Ask for your product to be configurable rather than needing code releases every time there needs to be a change. An example is the regulatory framework we designed for our on-boarding platform. Since my investment bank operates in multiple jurisdictions and there are frequent changes in regulations for any single jurisdiction; it was very beneficial for us to use a regulatory program framework with the rules extracted out of the application; These rules are user modifiable with the right approval workflow. This has given us a huge advantage in being nimble with regulatory changes and not have to wait for IT release cycles and change windows.

Modularize and Encourage Plug And Play Components:

When you modularize your system – like lego blocks representing various functions, you have the ability to introduce a champion-challenger competition between these blocks. This allows for increasing product innovation through constant improvements because of competition between the modules.

There are new capabilities being added every day in ML (machine learning) and AI (artificial intelligence). You want to have a flexible architecture so that you can plug these modules in anytime to improve the learning and adaptability of your apps.

Data Processing Variety:

Always design your application to be able to handle a multitude of data streams with different types of variety, velocity and volume characteristics. What I mean by this is your functional modules should be able to handle both structured (db, partner systems etc.) and unstructured data (say social media feeds/blogs). Given the growth in IoT devices, make sure you are able to source data from these devices and crunch them realtime to have a much more agile and realtime responses for your users.

Portability:

Be cloud ready – i.e. a portable application that is able to shift its compute and storage resources at any time. This is key for scaling up or from a business continuity planning perspective. Say you lose that data center that hosts your application. Are you able to port your application seamlessly to the disaster recovery compute / storage resources?

Platform Agnostic:

Technology obsolescence is a huge risk. Design your systems using std patterns, interfaces and open source components.  If one component goes out of its useful life or technical support,  it can be replaced by an equivalent functional component that isn’t obsolescent -this is not a question of “if” but “when”.

Scalability:

Your product needs to be able to scale up if there is a sudden rush of customer interest. It is useful to have a capacity on demand model, where you can dial up or down based upon market conditions. A number of cloud hosting providers have an elastic compute model offering that you can leverage.  For e,g, this blog site is hosted on an elastic offering with the ability to scale up or down depending upon demand.

 

SDLC Responsibilities:

Honest Broker for all Stakeholders:

A product owner is usually responsible for prioritizing the requirements from various business units and stakeholders into a single product. He or she must be an honest broker managing the interests and prioritization across these stakeholders in a fair, transparent and honest manner.
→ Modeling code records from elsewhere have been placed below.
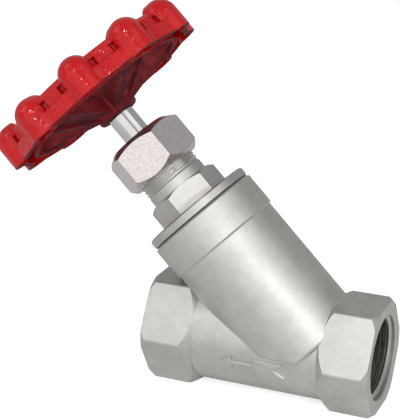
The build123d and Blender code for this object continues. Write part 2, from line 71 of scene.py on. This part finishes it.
class Finish:
    """A new material with short helpers for its procedural nodes."""

    def __init__(self, name):
        self.mat = bpy.data.materials.new(name)
        self.mat.use_nodes = True
        self.nodes, self.links = self.mat.node_tree.nodes, self.mat.node_tree.links
        self.shader = self.nodes["Principled BSDF"]
        self.coord = self.nodes.new("ShaderNodeTexCoord")

    def link(self, source, socket):
        self.links.new(source, self.shader.inputs[socket])

    def put(self, value, socket):
        """Set a number on a socket, or link another node's output to it."""
        if isinstance(value, bpy.types.NodeSocket):
            self.links.new(value, socket)
        else:
            socket.default_value = value

    def value(self, **sockets):
        for socket, number in sockets.items():
            self.shader.inputs[socket.replace("_", " ")].default_value = number

    def noise(self, scale, detail, rough):
        """Even grain in object space. The scale counts its cells in a metre."""
        tex = self.nodes.new("ShaderNodeTexNoise")
        tex.inputs["Scale"].default_value = scale
        tex.inputs["Detail"].default_value = detail
        tex.inputs["Roughness"].default_value = rough
        self.links.new(self.coord.outputs["Object"], tex.inputs["Vector"])
        return tex.outputs["Fac"]

    def lines(self, scale):
        """Bands square to the bonnet axis, as a lathe tool leaves them."""
        tex = self.nodes.new("ShaderNodeTexNoise")
        tex.noise_dimensions = "1D"
        tex.inputs["Scale"].default_value = scale
        tex.inputs["Detail"].default_value = 3.0
        self.links.new(self.along("Object", BONNET), tex.inputs["W"])
        return tex.outputs["Fac"]

    def along(self, output, direction):
        """A Texture Coordinate output, measured along a direction."""
        dot = self.nodes.new("ShaderNodeVectorMath")
        dot.operation = "DOT_PRODUCT"
        dot.inputs[1].default_value = tuple(direction)
        self.links.new(self.coord.outputs[output], dot.inputs[0])
        return dot.outputs["Value"]

    def from_axis(self):
        """Distance of a point from the bonnet axis."""
        offset = self.nodes.new("ShaderNodeVectorMath")
        offset.operation = "SUBTRACT"
        offset.inputs[1].default_value = tuple(CROSSING)
        self.links.new(self.coord.outputs["Object"], offset.inputs[0])
        cross = self.nodes.new("ShaderNodeVectorMath")
        cross.operation = "CROSS_PRODUCT"
        cross.inputs[1].default_value = tuple(BONNET)
        self.links.new(offset.outputs["Vector"], cross.inputs[0])
        length = self.nodes.new("ShaderNodeVectorMath")
        length.operation = "LENGTH"
        self.links.new(cross.outputs["Vector"], length.inputs[0])
        return length.outputs["Value"]

    def ramp(self, source, *stops):
        """Colour that runs through the (place, colour) stops as the source grows."""
        node = self.nodes.new("ShaderNodeValToRGB")
        while len(node.color_ramp.elements) < len(stops):
            node.color_ramp.elements.new(0.5)
        for element, (place, colour) in zip(node.color_ramp.elements, stops):
            element.position = place
            element.color = (*colour, 1)
        self.links.new(source, node.inputs["Fac"])
        return node.outputs["Color"]

    def spread(self, source, low, high, start=0.0, end=1.0):
        """Low where the source is at its start, high from its end on."""
        node = self.nodes.new("ShaderNodeMapRange")
        node.inputs["From Min"].default_value = start
        node.inputs["From Max"].default_value = end
        self.put(low, node.inputs["To Min"])
        self.put(high, node.inputs["To Max"])
        self.links.new(source, node.inputs["Value"])
        return node.outputs["Result"]

    def mix(self, factor, first, second):
        node = self.nodes.new("ShaderNodeMix")
        node.data_type = "RGBA"
        self.links.new(factor, node.inputs["Factor"])
        self.links.new(first, node.inputs[MIX_FIRST])
        self.links.new(second, node.inputs[MIX_SECOND])
        return node.outputs[MIX_RESULT]

    def larger(self, first, second):
        node = self.nodes.new("ShaderNodeMath")
        node.operation = "MAXIMUM"
        self.links.new(first, node.inputs[0])
        self.links.new(second, node.inputs[1])
        return node.outputs["Value"]

    def bump(self, source, depth, strength=1.0, below=None):
        node = self.nodes.new("ShaderNodeBump")
        node.inputs["Distance"].default_value = depth
        self.put(strength, node.inputs["Strength"])
        self.links.new(source, node.inputs["Height"])
        if below:
            self.links.new(below, node.inputs["Normal"])
        return node.outputs["Normal"]


CAST_DARK, CAST_PALE = (0.53, 0.52, 0.49), (0.70, 0.69, 0.665)


def cast_steel():
    """Bead-blasted investment casting: satin, fine grain and a faint cloudy tone."""
    look = Finish("cast_steel")
    look.value(Metallic=1.0)
    cloud = look.noise(scale=70, detail=12, rough=0.8)
    look.link(look.ramp(cloud, (0.32, CAST_DARK), (0.68, CAST_PALE)), "Base Color")
    look.link(look.spread(cloud, low=0.40, high=0.50), "Roughness")
    pits = look.bump(cloud, depth=0.3 * MM, strength=0.3)
    grain = look.noise(scale=1900, detail=3, rough=0.65)
    look.link(look.bump(grain, depth=0.09 * MM, strength=0.7, below=pits), "Normal")
    return look.mat


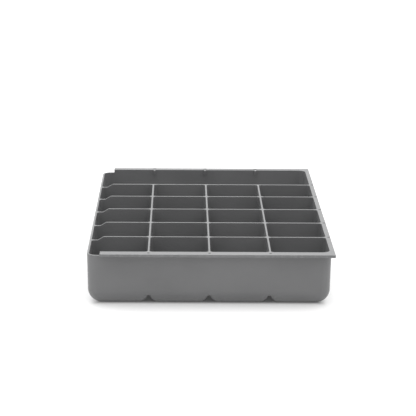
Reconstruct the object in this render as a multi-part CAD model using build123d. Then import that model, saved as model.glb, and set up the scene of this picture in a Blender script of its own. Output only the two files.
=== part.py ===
from build123d import *
from math import radians, sqrt, tan
import os

# Compartment tray: four columns by five rows of scooped cells and one full-width trough behind them.
# The tray is one plastic moulding. It is drawn whole, with one continuous skin, and then divided
# along the middle of its dividers and walls into named members that meet face to face.
# Units are millimetres. +X is right, +Y is back, +Z is up, and Z = 0 is the surface it stands on.

# ---- driving dimensions -------------------------------------------------------------------------
columns = 4
rows = 5
pitch_x = 72.5                # middle of one long divider to the next
pitch_y = 69.0                # middle of one cross divider to the next
trough_depth = 90.5           # middle of the rearmost cross divider to the middle of the back wall
height = 66.5
wall = 2.5                    # outer wall, measured level
divider = 2.3                 # divider, at its top
skin = wall                   # floor of a cell, and the scoops that turn up from it
scoop_radius = 16.0           # inside, where a cell's floor turns up into its sides
cell_corner = 4.0             # upright inside corners of a cell
tray_corner = 12.0            # upright outside corners of the tray
groove_top = 12.4             # height of the grooves between the scoops, seen from below
wall_draft = 1.0              # degrees
divider_draft = 0.5           # degrees
flange_thickness = 3.6
front_overhang = 10.5
back_overhang = 8.5
right_overhang = 3.4
low_drop = 4.4                # how far the left side stands below the rim
low_reach = 16.0              # from the left face to where the flanges begin
ramp_foot = 10.7              # from the left face to where a cross divider starts to climb
ramp_head = 17.8              # from the left face to where it is at full height
flange_edge = 0.8             # rounding of the flange's edges
rim_edge = 0.5                # rounding of the cells' upper edges and of the low side's outer edge
stub_length = 5.0             # stubs on the trough's back wall, in line with the long dividers
stub_drop = 6.0               # how far they reach down from the rim
sink_radius = 1.9             # shallow dimples that the moulding leaves in the flange
sink_depth = 0.3
side_sink_radius = 1.1        # those on the narrow right flange
front_sink_reach = 3.5        # from the front wall's face to the middle of a dimple

# ---- derived places -----------------------------------------------------------------------------
wall_lean = tan(radians(wall_draft))
divider_lean = tan(radians(divider_draft))
shoulder = skin + scoop_radius             # height where the scoops end and the upright sides begin
body_width = columns * pitch_x + wall
body_depth = rows * pitch_y + trough_depth + wall
low_lean = low_drop * wall_lean            # the low left side's top is this far in from the left face
total_width = body_width - low_lean + right_overhang
total_depth = front_overhang + body_depth + back_overhang
left_face = -total_width / 2 - low_lean
right_face = left_face + body_width
front_face = -total_depth / 2 + front_overhang
back_face = front_face + body_depth
column_lines = [left_face + wall / 2 + i * pitch_x for i in range(columns + 1)]
row_lines = [front_face + wall / 2 + k * pitch_y for k in range(rows + 1)]
back_line = back_face - wall / 2
middle_x = (left_face + right_face) / 2
middle_y = (front_face + back_face) / 2
above = 4.0                                # how far cutting shapes stand above the rim
margin = 1.0                               # how far dividing boxes reach past what they cut
near = 0.01                                # lengths closer than this count as equal
everywhere = (-total_depth, total_depth)   # a level span that takes in the whole tray
low_top = height - low_drop
crossing = divider / 2 + cell_corner + 0.5  # a crossing keeps this much of the divider that it meets
wall_zone = wall + 1.0                     # a side member keeps this much in from the outer face
corner_zone = shoulder + 0.5               # a corner member's side, from the outer faces


def block(x1, x2, y1, y2, z1, z2):
    """A box between two corners."""
    return Pos((x1 + x2) / 2, (y1 + y2) / 2, (z1 + z2) / 2) * Box(x2 - x1, y2 - y1, z2 - z1)


def across_x(outline, y1, y2):
    """Extrude an outline of (x, z) points from y1 to y2."""
    with BuildSketch(Plane(origin=(0, y1, 0), x_dir=(1, 0, 0), z_dir=(0, -1, 0))) as section:
        with BuildLine():
            Polyline(*outline, close=True)
        make_face()
    return extrude(section.sketch, amount=-(y2 - y1))


def across_y(outline, x1, x2):
    """Extrude an outline of (y, z) points from x1 to x2."""
    with BuildSketch(Plane(origin=(x1, 0, 0), x_dir=(0, 1, 0), z_dir=(1, 0, 0))) as section:
        with BuildLine():
            Polyline(*outline, close=True)
        make_face()
    return extrude(section.sketch, amount=x2 - x1)


def tapered(low, high, lean_low, lean_high, bottom, top):
    """Outline between two sides given at rim height, each leaning in as it goes down."""
    fall = height - bottom
    rise = top - height
    return [
        (low - rise * lean_low, top),
        (low + fall * lean_low, bottom),
        (high - fall * lean_high, bottom),
        (high + rise * lean_high, top),
    ]


def upright_edge(solid, x, y):
    """The solid's upright edge that is nearest to x, y."""
    tall = [e for e in solid.edges() if abs((e @ 0).Z - (e @ 1).Z) > height / 2]
    return min(tall, key=lambda e: (e.center().X - x) ** 2 + (e.center().Y - y) ** 2)


def plain_block():
    """A block with the tray's leaning sides and sharp edges."""
    lean = wall_lean
    body = across_x(tapered(left_face, right_face, lean, lean, 0, height), front_face, back_face)
    return body & across_y(tapered(front_face, back_face, lean, lean, 0, height), left_face, right_face)


def round_bottom(solid, radius):
    """The solid with the edges round its bottom face rounded."""
    return fillet(solid.faces().sort_by(Axis.Z)[0].edges(), radius)


def swap_sides(solid):
    """The solid mirrored from the tray's left half to its right half."""
    return mirror(solid, about=Plane(origin=(middle_x, 0, 0), z_dir=(1, 0, 0)))


def swap_ends(solid):
    """The solid mirrored from the tray's front to its back."""
    return mirror(solid, about=Plane(origin=(0, middle_y, 0), z_dir=(0, 1, 0)))


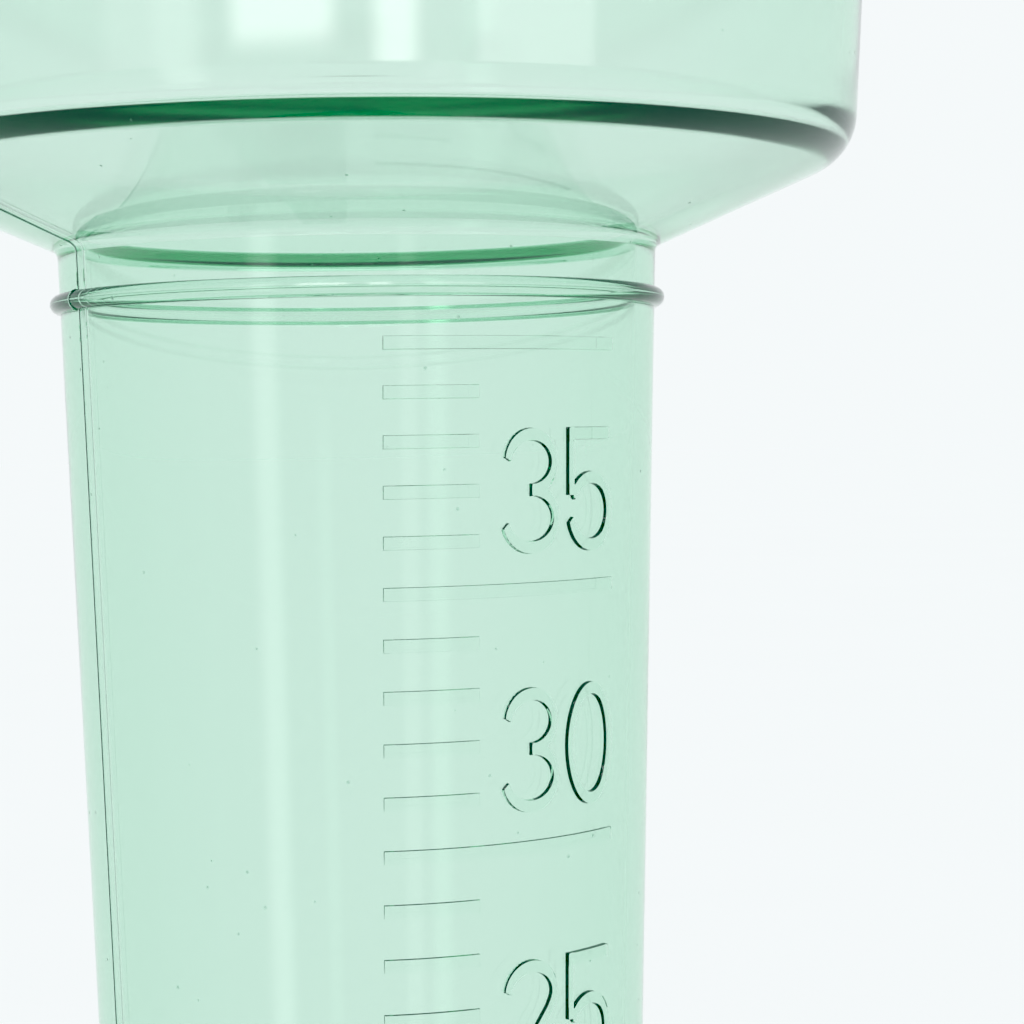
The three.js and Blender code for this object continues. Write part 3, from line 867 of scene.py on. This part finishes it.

Promote Agile Development Practices:

Adopting an agile development methodology allows for iterative delivery where the development team has the benefit of frequent and constructive feedback and able to adapt to a dynamic market with rapidly changing demands.

Define Success and Measure Achievement:

Be able to define the metrics measuring application functionality, scalability and delivery before commencement of the scrum sprint. Should also be able to measure, communicate and put plans in place to address missing any of these goals.